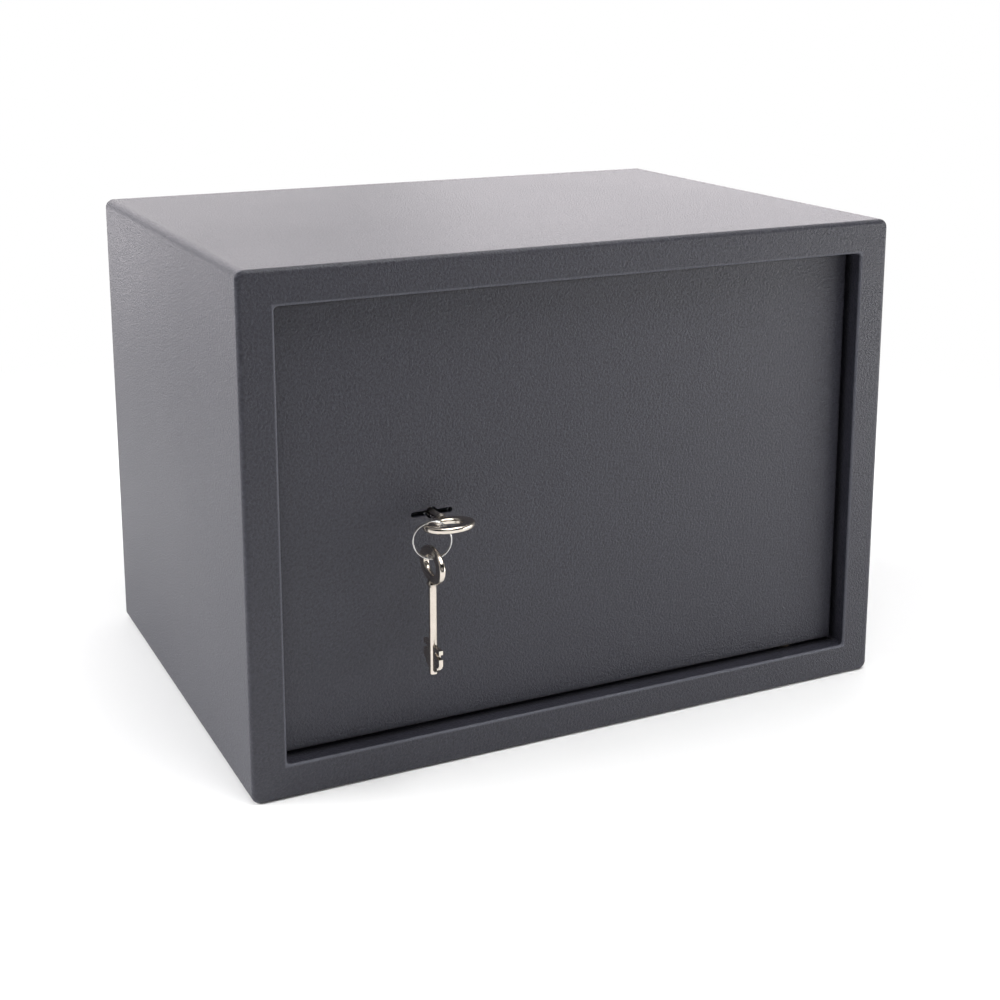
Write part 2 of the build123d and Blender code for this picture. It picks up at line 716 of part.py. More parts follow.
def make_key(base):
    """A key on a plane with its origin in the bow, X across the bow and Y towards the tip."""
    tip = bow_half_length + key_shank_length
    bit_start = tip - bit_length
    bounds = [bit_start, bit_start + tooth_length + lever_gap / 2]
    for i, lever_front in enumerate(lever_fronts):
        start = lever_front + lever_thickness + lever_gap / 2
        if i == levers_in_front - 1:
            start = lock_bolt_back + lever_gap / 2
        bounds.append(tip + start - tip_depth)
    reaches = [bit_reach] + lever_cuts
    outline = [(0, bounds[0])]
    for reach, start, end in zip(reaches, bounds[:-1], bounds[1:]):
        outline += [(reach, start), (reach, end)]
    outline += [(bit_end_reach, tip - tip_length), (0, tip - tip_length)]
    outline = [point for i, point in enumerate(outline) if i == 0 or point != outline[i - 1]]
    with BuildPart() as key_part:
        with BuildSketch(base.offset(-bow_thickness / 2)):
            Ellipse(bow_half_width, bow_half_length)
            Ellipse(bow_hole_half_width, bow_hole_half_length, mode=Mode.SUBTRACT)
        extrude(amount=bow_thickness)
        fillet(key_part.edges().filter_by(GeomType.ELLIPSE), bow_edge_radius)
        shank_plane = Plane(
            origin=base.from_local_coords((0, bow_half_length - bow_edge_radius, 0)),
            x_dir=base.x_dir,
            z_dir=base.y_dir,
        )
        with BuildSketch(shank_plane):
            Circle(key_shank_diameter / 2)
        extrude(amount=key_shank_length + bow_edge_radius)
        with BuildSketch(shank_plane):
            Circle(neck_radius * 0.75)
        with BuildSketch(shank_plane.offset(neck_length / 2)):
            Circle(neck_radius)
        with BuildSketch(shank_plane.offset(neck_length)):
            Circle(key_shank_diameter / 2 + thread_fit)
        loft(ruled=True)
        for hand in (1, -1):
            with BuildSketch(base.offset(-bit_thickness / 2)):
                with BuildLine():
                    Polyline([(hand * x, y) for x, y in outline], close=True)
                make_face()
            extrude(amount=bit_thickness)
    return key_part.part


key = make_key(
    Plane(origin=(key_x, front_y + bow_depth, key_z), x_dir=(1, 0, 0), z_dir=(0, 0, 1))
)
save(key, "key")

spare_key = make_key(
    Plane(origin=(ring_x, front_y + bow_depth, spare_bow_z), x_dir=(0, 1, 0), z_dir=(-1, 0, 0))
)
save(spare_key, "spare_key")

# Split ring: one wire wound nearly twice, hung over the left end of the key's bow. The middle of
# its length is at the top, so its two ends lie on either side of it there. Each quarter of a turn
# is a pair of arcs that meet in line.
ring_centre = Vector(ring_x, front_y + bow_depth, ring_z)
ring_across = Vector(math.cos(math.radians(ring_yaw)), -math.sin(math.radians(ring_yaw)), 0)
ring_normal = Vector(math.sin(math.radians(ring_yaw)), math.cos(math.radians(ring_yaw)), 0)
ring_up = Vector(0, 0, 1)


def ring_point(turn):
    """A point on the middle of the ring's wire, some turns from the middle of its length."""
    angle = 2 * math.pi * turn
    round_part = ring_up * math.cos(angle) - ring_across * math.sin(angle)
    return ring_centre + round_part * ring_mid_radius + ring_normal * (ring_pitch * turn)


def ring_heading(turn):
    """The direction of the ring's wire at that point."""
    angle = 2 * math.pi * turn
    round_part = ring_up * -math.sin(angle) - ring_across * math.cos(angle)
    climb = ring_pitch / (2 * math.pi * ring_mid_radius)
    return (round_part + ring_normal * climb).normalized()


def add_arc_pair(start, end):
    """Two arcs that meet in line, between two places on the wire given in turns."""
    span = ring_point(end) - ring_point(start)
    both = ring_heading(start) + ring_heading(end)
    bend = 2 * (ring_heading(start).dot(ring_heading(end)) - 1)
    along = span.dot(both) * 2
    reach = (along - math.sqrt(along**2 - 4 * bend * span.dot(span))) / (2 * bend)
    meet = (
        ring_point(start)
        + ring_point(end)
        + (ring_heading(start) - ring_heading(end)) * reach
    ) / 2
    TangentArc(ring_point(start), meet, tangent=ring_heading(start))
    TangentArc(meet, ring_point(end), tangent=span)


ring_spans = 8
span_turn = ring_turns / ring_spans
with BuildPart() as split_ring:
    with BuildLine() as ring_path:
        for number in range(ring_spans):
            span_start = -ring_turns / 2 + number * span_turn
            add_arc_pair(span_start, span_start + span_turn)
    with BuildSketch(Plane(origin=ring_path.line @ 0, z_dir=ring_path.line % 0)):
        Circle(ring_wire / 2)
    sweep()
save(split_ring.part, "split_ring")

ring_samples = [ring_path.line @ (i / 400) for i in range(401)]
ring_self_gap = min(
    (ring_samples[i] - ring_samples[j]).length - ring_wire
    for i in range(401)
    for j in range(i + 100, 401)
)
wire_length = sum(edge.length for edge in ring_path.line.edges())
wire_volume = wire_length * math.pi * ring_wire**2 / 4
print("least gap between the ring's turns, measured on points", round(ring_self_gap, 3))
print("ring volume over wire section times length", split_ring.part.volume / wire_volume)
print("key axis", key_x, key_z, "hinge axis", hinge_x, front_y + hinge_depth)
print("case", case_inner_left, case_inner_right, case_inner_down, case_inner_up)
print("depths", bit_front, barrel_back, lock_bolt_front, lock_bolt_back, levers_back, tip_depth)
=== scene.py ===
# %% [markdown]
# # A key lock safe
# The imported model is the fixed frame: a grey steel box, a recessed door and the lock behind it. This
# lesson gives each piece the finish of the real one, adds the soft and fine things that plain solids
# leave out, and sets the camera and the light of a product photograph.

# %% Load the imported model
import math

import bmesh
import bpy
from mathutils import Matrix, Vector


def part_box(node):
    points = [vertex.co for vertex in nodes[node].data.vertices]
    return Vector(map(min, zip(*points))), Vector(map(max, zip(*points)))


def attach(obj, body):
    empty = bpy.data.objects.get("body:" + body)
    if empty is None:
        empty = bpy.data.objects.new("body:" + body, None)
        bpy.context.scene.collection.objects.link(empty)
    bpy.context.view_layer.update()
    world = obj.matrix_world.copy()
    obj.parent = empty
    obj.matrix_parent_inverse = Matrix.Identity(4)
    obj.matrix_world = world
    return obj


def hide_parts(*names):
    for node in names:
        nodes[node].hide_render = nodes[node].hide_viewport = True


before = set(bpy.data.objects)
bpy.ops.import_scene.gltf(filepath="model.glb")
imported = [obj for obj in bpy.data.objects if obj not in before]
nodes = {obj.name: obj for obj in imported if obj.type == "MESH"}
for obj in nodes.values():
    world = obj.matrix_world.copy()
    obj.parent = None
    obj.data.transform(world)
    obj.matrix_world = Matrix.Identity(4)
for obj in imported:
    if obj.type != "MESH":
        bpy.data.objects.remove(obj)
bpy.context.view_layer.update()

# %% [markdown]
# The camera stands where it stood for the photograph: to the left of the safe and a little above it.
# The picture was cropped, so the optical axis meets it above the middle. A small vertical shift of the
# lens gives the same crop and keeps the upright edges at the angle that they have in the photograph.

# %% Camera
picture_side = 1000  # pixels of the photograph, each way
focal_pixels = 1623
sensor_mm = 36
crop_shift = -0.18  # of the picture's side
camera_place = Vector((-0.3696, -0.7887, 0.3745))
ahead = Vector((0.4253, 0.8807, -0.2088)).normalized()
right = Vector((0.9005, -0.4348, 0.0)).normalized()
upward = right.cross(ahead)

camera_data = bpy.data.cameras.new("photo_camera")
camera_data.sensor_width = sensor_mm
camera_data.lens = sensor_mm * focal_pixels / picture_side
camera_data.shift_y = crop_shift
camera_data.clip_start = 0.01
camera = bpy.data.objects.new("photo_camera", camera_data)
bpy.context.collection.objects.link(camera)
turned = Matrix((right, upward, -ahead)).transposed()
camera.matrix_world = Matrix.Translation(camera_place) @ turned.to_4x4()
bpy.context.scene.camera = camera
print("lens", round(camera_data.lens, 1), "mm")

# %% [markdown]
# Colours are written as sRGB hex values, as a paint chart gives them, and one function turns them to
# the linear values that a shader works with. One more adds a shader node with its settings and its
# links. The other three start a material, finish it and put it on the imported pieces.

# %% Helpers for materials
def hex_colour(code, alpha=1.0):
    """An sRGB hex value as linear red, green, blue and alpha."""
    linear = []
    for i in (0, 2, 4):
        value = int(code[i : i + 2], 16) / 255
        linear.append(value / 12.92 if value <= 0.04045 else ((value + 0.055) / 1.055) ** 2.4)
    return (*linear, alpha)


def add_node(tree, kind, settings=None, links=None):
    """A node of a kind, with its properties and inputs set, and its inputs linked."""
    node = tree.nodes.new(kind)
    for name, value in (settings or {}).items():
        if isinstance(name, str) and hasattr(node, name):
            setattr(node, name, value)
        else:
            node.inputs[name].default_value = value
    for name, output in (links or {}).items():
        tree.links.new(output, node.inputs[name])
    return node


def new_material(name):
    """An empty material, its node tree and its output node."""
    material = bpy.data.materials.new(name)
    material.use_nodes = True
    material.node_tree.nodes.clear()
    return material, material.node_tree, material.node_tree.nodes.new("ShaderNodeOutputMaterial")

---

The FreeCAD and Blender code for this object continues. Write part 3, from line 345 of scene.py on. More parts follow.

* [Requirements]:
Output, from the data above, the lines from the line with "ring_samples = [ring_path.line" to the line with "points = [vertex.co" exactly as they stand, both ends included and nothing else.

* [Worked answer]:
ring_samples = [ring_path.line @ (i / 400) for i in range(401)]
ring_self_gap = min(
    (ring_samples[i] - ring_samples[j]).length - ring_wire
    for i in range(401)
    for j in range(i + 100, 401)
)
wire_length = sum(edge.length for edge in ring_path.line.edges())
wire_volume = wire_length * math.pi * ring_wire**2 / 4
print("least gap between the ring's turns, measured on points", round(ring_self_gap, 3))
print("ring volume over wire section times length", split_ring.part.volume / wire_volume)
print("key axis", key_x, key_z, "hinge axis", hinge_x, front_y + hinge_depth)
print("case", case_inner_left, case_inner_right, case_inner_down, case_inner_up)
print("depths", bit_front, barrel_back, lock_bolt_front, lock_bolt_back, levers_back, tip_depth)
=== scene.py ===
# %% [markdown]
# # A key lock safe
# The imported model is the fixed frame: a grey steel box, a recessed door and the lock behind it. This
# lesson gives each piece the finish of the real one, adds the soft and fine things that plain solids
# leave out, and sets the camera and the light of a product photograph.

# %% Load the imported model
import math

import bmesh
import bpy
from mathutils import Matrix, Vector


def part_box(node):
    points = [vertex.co for vertex in nodes[node].data.vertices]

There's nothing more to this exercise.